There are some subtleties in the selection of rivets - you want the type
that leave no steel behind when "popped", and that close the hole in the
center. N6BT could probably be persuaded to sell you what you need,
because he uses them in all the Force 12 antennas.
73, Pete Smith N4ZR
The problems you describe with the 204BA have plagued
me for years. My beam was on an aluminum mast and thus
suffered from extraordinary vibration as the mast had
a tendency to bounce aorund alot, until it broke a few
weeks ago. Most recently Hy-Gain has replaced all of those
crummy clamps with SS hose clamps. They seem to hold up quite
well. I had placed ropes in the elements and that seemed
to do little to alleviate the vibration problem - the
elements still vibrated loose and fell off.
When I put up my second 205 I pop riveted all the
elements together, ala-Force12. I have had no problems
with the antenna and it presents a slimmer profile and
probably has 1 sq ft less surface area as a result.

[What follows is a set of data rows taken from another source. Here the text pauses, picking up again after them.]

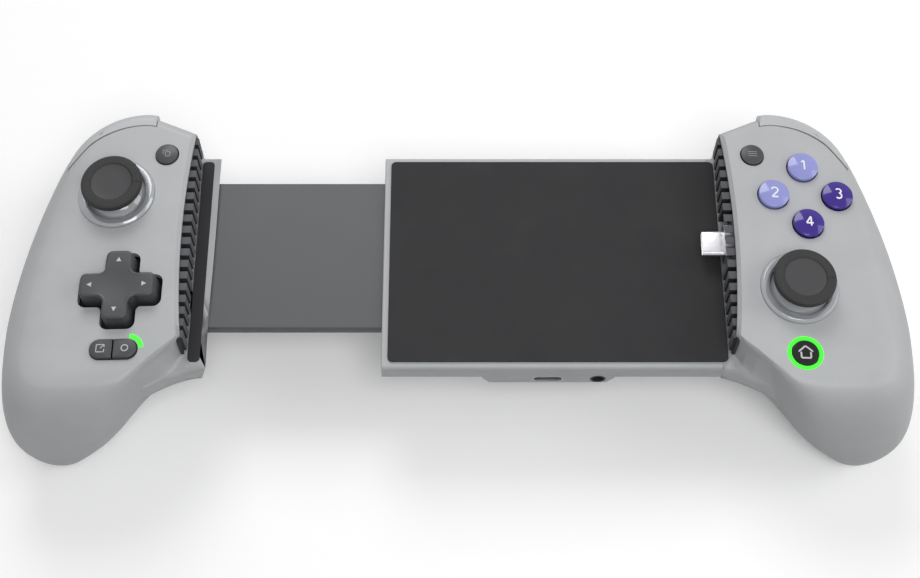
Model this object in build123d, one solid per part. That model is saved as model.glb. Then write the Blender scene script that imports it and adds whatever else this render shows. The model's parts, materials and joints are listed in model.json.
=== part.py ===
from build123d import *
import math
import os

# Telescopic game controller for a mobile phone. Two handles with sticks, buttons and triggers
# are joined by a flat bridge that pulls out, and the phone is clamped between them.
#
# The datum is the middle of the phone's glass: X runs to the right handle, Y to the shoulder
# buttons and Z out of the glass, towards the player. Both handles are drawn on the +X side, and
# the left one is then mirrored. Last, every piece is moved so that the origin lies under the
# middle of the whole controller, which lies on its back.

# Phone that the bridge is drawn open for, and the bridge's travel from there
phone_length = 160.0
closing_travel = 50.0
opening_travel = 25.0

# Handle: overall form
grip_span = 54.9
grip_depth = 38.6
reach_up = 46.0
reach_down = 61.2
face_height = 5.0
face_edge_gap = 1.0
face_tilt = 3.0
wall = 2.2
faceplate_thickness = 1.0
top_round = 3.4
seam_depth = 11.5
seam_depth_top = 9.0
seam_start = 34.0
seam_length = 30.0
seam_fall = 19.0
seam_bend = 6.5
overrun = 60.0

# Handle: stations from the shoulder to the tip. Shares of the reach (up or down), of the span
# (inner and outer edge) and of the depth (front, back, and the widest level at the inner and the
# outer edge).
station_shares = [
    (1.000, -0.109, 0.534, 0.160, -0.492, -0.052, -0.259),
    (0.739, -0.109, 0.692, 0.155, -0.518, -0.052, -0.259),
    (0.391, -0.109, 0.821, 0.150, -0.570, -0.052, -0.285),
    (0.000, -0.109, 0.918, 0.146, -0.648, -0.052, -0.311),
    (-0.261, -0.109, 0.973, 0.146, -0.751, 0.000, -0.311),
    (-0.458, -0.069, 0.995, 0.148, -0.868, 0.052, -0.311),
    (-0.588, 0.050, 0.998, 0.152, -0.953, 0.078, -0.324),
    (-0.703, 0.188, 0.996, 0.150, -1.000, 0.060, -0.350),
    (-0.801, 0.291, 0.989, 0.112, -1.000, -0.040, -0.389),
    (-0.882, 0.397, 0.973, 0.010, -0.964, -0.240, -0.466),
    (-0.948, 0.518, 0.922, -0.190, -0.896, -0.440, -0.570),
    (-0.989, 0.650, 0.811, -0.466, -0.803, -0.648, -0.674),
    (-1.000, 0.710, 0.762, -0.575, -0.725, -0.655, -0.667),
]
# Squareness of each station's corners: front inner, front outer and back
station_squareness = [
    (7.0, 4.0, 3.0),
    (7.0, 4.0, 3.0),
    (7.0, 4.0, 2.8),
    (7.0, 3.8, 2.6),
    (7.0, 3.6, 2.4),
    (7.0, 3.4, 2.3),
    (7.0, 3.1, 2.1),
    (7.0, 2.8, 2.0),
    (6.0, 2.5, 2.0),
    (4.5, 2.3, 2.0),
    (3.0, 2.1, 2.0),
    (2.2, 2.2, 2.0),
    (2.2, 2.2, 2.0),
]
station_points = 24

# Shoulder line of the shells and of the bumper: corners as shares of the span and of the upward
# reach, and the radii that round the two inner ones
shoulder_shares = [(-0.100, 0.696), (0.282, 0.904), (0.519, 0.874), (0.838, 0.446)]
shoulder_rounds = (18.0, 20.0)
bumper_line_shares = [(0.146, 0.889), (0.291, 0.926), (0.525, 0.904), (0.856, 0.433)]
bumper_line_rounds = (14.0, 24.0)

# Inner wall, hollowed lengthwise, that faces the phone's end, and its ribbed pad
inner_wall_gap = 0.3
lens_depth = 2.4
lens_half = 37.0
inner_bevel = 1.1
pad_recess = 1.2
pad_base = 0.9
pad_top = 3.2
pad_low = 8.3
pad_end = 35.4
tooth_gap = 0.1
tooth_count = 18
tooth_pitch = 3.85
tooth_width = 2.5

# Bumper
bumper_inner = 93.2
bumper_outer = 119.6
bumper_band = 5.2
bumper_low = 8.0
bumper_gap = 0.3
bumper_press = 1.2
bumper_pin_radius = 1.2
bumper_pin_inset = 3.2
bumper_pin_drop = 4.1
bumper_pin_top = 1.0
bumper_pin_end = 11.0

# Trigger, with the outline round its pivot in shares of its height
trigger_inner = 96.2
trigger_width = 18.6
trigger_gap = 0.6
trigger_pivot_y = 27.5
trigger_pivot_depth = 15.6
trigger_boss = 3.2
trigger_pin_radius = 1.5
trigger_pin_reach = 2.6
trigger_roof_gap = 1.1
trigger_clearance = 1.6
trigger_round = 1.2
trigger_height = 17.0
trigger_outer_shares = [(0.780, 0.100), (0.745, -0.300), (0.880, -0.800), (0.860, -0.950)]
trigger_inner_shares = [(0.640, -0.990), (0.400, -0.700), (0.230, -0.380)]
trigger_shoulder_share = 0.700
pocket_roof = 1.7

# Space for the electronics in each handle
bay_inner = 84.6
bay_top = 29.5
bay_floor = 13.4
bay_outer_shares = [
    (0.560, 0.640), (0.660, 0.500), (0.725, 0.280), (0.775, 0.000), (0.790, -0.245),
    (0.780, -0.470), (0.640, -0.593),
]
bay_corner_share = -0.430

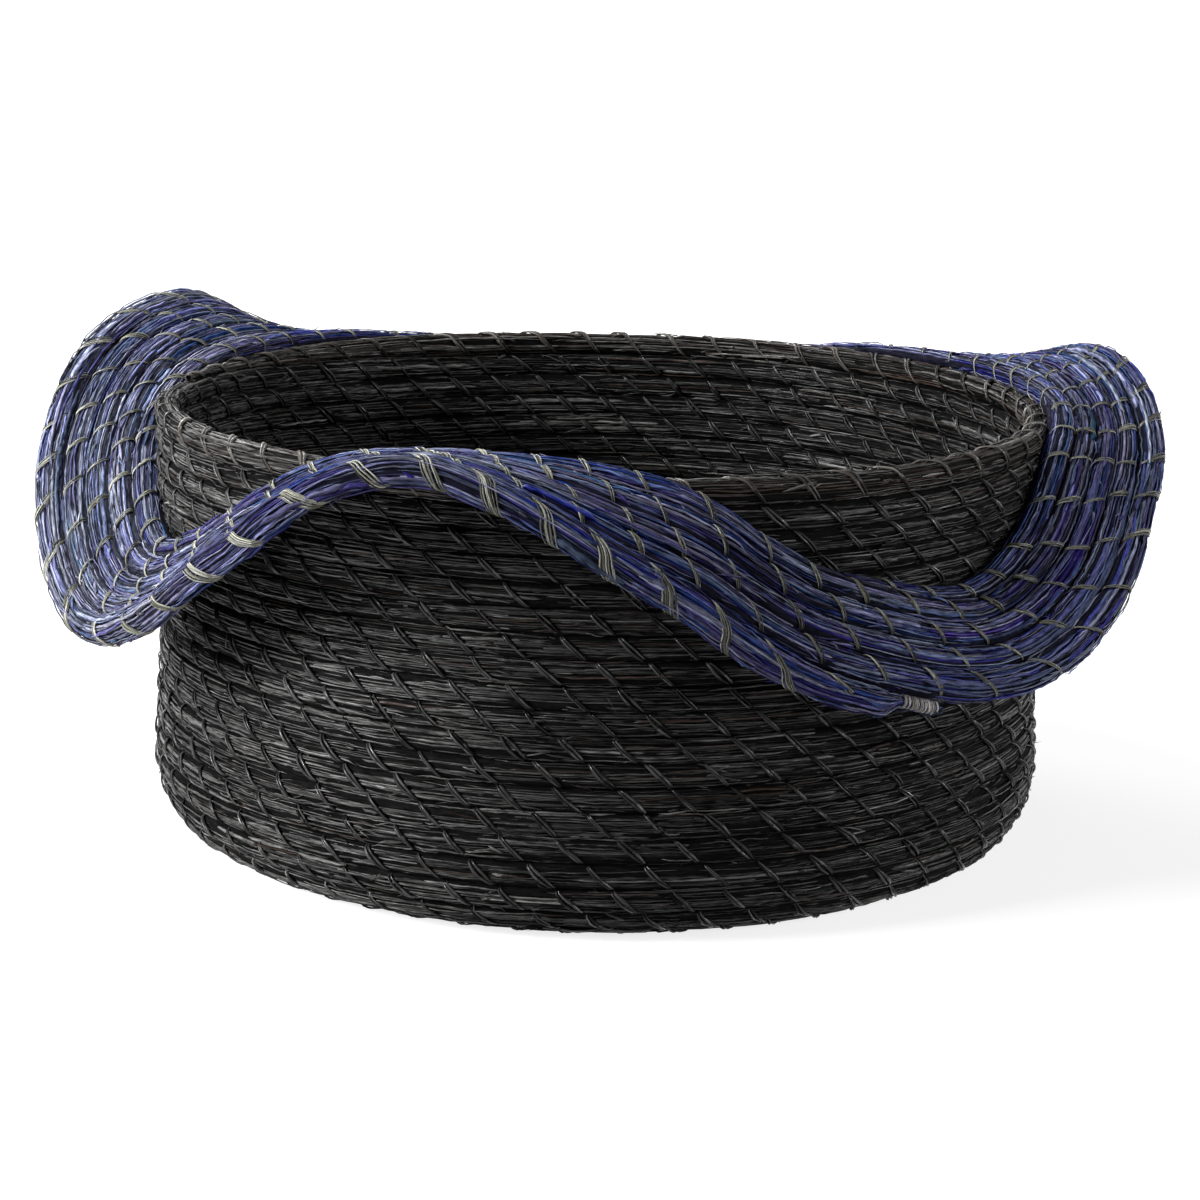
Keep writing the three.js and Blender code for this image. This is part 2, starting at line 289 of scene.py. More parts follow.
def outward(degrees):
    angle = np.radians(degrees)
    return np.stack((np.cos(angle), np.sin(angle), np.zeros_like(angle)), axis=-1)


def bezier(points, count):
    share = np.linspace(0, 1, count)[:, None]
    a, b, c, d = (np.array(point) for point in points)
    rest = 1 - share
    return rest**3 * a + 3 * rest**2 * share * b + 3 * rest * share**2 * c + share**3 * d


def running_length(points):
    """Length along a line from its first point to each of its points."""
    steps = np.linalg.norm(np.diff(points, axis=0), axis=1)
    return np.concatenate(((0,), np.cumsum(steps)))


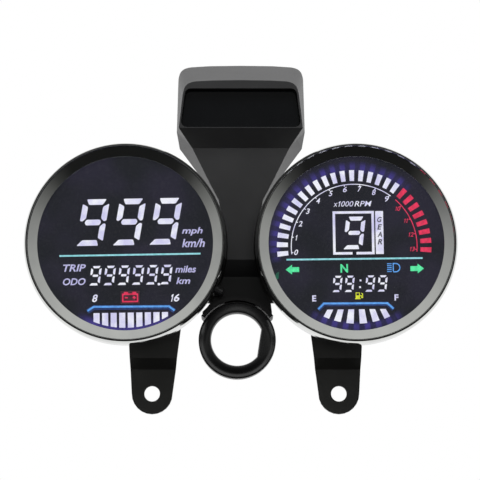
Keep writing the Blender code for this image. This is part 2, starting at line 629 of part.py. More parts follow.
# ---- bracket -----------------------------------------------------------------------------
def bracket(screw_places):
    """Pressed steel plate: cross bar, mast behind the console, and two joggled tabs."""
    corner = 0.010
    ends = (GAUGES["speedo"] - BAR_OVERHANG, GAUGES["tacho"] + BAR_OVERHANG)
    tab = TAB_END_R

    mast = MAST_HALF
    bm = bmesh.new()

    def points(outline, y):
        return [bm.verts.new((x, y, z)) for x, z in outline]

    def tab_edge(side, spread, height):
        """Edge of a tab at a height; the edges lean outwards from the rounded end."""
        lean = TAB_LEAN_IN if side * spread < 0 else TAB_LEAN_OUT
        return (side * TAB_X + spread * (tab + height * lean), height)

    heads = []
    for side in (-1, 1):
        tops = points([tab_edge(side, spread, JOGGLE_HIGH) for spread in (-1, 1)], -JOGGLE_Y)
        feet = points([tab_edge(side, spread, JOGGLE_LOW) for spread in (-1, 1)], 0)
        end = points(arc((side * TAB_X, 0), tab, 180, 360, 12), 0)
        bm.faces.new((tops[0], feet[0], feet[1], tops[1]))
        bm.faces.new([feet[0]] + end + [feet[1]])
        heads.append(tops)
    foot = [[tab_edge(side, spread, BAR_LOW) for spread in (-1, 1)] for side in (-1, 1)]
    middle = [foot[0][1], (GAUGE_MID_X - TONGUE_HALF_HIGH, BAR_LOW),
              (GAUGE_MID_X - TONGUE_HALF_LOW, TONGUE_LOW), (GAUGE_MID_X + TONGUE_HALF_LOW, TONGUE_LOW),
              (GAUGE_MID_X + TONGUE_HALF_HIGH, BAR_LOW), foot[1][0]]
    around = (
        [foot[1][1]]
        + arc((ends[1] - corner, BAR_LOW + corner), corner, -90, 0, 5)
        + arc((ends[1] - corner, BAR_HIGH - corner), corner, 0, 90, 5)
        + [(GAUGE_MID_X + mast + 0.006, BAR_HIGH), (GAUGE_MID_X + mast, BAR_HIGH + 0.006)]
        + arc((GAUGE_MID_X + mast - 0.005, MAST_TOP - 0.005), 0.005, 0, 90, 4)
        + arc((GAUGE_MID_X - mast + 0.005, MAST_TOP - 0.005), 0.005, 90, 180, 4)
        + [(GAUGE_MID_X - mast, BAR_HIGH + 0.006), (GAUGE_MID_X - mast - 0.006, BAR_HIGH)]
        + arc((ends[0] + corner, BAR_HIGH - corner), corner, 90, 180, 5)
        + arc((ends[0] + corner, BAR_LOW + corner), corner, 180, 270, 5)
        + [foot[0][0]]
    )
    bm.faces.new(heads[0] + points(middle, -JOGGLE_Y) + heads[1] + points(around, -JOGGLE_Y))
    plate = finish("main_bracket", bm, (0, 0, 0), "black_steel")
    for face in plate.data.polygons:
        if face.normal.y < 0:
            face.flip()
    skin = plate.modifiers.new("sheet", "SOLIDIFY")
    skin.thickness = PLATE_T
    skin.offset = -1
    skin.use_even_offset = True
    front, back = PLATE_FRONT - 0.002, 0.003
    cuts = [moved(rod(TAB_HOLE_R, -PLATE_T - 0.002, 0.002, 24), (side * TAB_X, 0, 0)) for side in (-1, 1)]
    cuts += [moved(rod(DAMPER_NECK_R + GAP, front, back, SMALL), (x + side * STUD_OFFSET, 0, STUD_Z))
             for x in GAUGES.values() for side in (-1, 1)]
    cuts += [moved(rod(SCREW_HOLE_R, front, back, SMALL), (x, 0, z)) for x, z in screw_places]
    boolean(plate, finish("bracket_holes", merged(cuts)))


# ---- build ---------------------------------------------------------------------------------
def build():
    for obj in list(bpy.data.objects):
        bpy.data.objects.remove(obj)
    shells = {}
    board_back = 0.0
    for name, x in GAUGES.items():
        bezel(name, (x, 0, GAUGE_Z))
        shells[name] = case(name, x)
        board_back = stack(name, x)
        grommet(name, x)
        outer = -1 if name == "speedo" else 1
        suspension(name, "outer", x + outer * STUD_OFFSET)
        suspension(name, "inner", x - outer * STUD_OFFSET)
    mode_button(shells["speedo"], board_back)
    bracket(console() + ignition_collar())


build()
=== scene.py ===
"""Looks of the twin-gauge motorcycle instrument cluster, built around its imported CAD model.

Lengths are in millimetres until a mesh is finished, in the frame of the CAD: gauges face -Y, +Z is up.
A depth is a distance back from the front crest of the gauges' bezels.
"""
import math

import bmesh
import bpy
from mathutils import Matrix, Vector


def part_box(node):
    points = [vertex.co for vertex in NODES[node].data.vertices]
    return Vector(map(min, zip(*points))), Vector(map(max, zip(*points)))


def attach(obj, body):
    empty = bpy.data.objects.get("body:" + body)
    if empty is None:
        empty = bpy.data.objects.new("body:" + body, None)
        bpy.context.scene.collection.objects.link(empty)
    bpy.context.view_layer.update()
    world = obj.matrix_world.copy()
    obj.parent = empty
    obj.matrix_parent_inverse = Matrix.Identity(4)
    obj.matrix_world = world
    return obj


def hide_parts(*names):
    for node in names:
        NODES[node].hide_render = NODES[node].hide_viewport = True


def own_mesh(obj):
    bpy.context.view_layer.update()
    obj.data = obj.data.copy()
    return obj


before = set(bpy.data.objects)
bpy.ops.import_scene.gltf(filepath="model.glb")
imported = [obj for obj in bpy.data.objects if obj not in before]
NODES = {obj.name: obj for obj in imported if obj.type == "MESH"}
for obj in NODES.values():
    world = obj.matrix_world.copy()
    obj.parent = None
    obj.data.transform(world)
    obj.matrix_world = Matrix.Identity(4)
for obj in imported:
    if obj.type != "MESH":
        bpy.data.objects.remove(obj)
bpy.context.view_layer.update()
MM = 0.001


def span(node):
    """Lowest and highest corner of a CAD node in millimetres."""
    low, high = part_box(node)
    return low / MM, high / MM


def middle(node):
    low, high = span(node)
    return (low + high) / 2


# ---- places read from the frame ----------------------------------------------------------
CREST = span("speedo_bezel")[0].y
GAUGES = {name: middle(f"{name}_bezel") for name in ("speedo", "tacho")}
CASE_BACK = span("speedo_case")[1].y - CREST
PANEL_FRONT = span("speedo_lcd_panel")[0].y
COLLAR_R = 19.4              # the lock collar's outer radius
COLLAR_LOW = span("ignition_collar")[0]
COLLAR_FRONT = COLLAR_LOW.y
COLLAR_X, COLLAR_Z = COLLAR_LOW.x + COLLAR_R, COLLAR_LOW.z + COLLAR_R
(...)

Good luck and CU at one of the summer meetings.
73 de Walt - K2WK
1 Use hose clamps at the frist element joint. I use Two on the 1.250 to
1.125 element joint. I had a number of the failures at that joint and none
with the dual SS hose clamps.
2. Use dampening rope in the elements. The new ones come with them;it was
only the 10 and 15 that had them in B-4 !!!!
As for the boom bolts I either double them or use salstic RTV on them after
3. There are times where the 1/4 X 1.4 lock bolt has scarred the boom and
will loosen up. I have reversed the boom in one case and had to drill a 1/4
hole through the boom to lock an old 204 I had in my old 4/4 stack....
GL 73' Wayne W3EA
So Jon, you want everything to last forever?
I use a drop of sillycone sealer on the nuts and bolt heads of all ants
assembled here. Seems to damp down the vibration run-back of bolts and
even hose clamps. Others have same luck? de K4VUD
Loctite(r) products work very well too. Used to use their products on
1960's-era British motorcycles to keep all the screws and access covers from
vibrating loose. Those who owned BSA (especially), Triumphs and
Nortons can probably testify to that!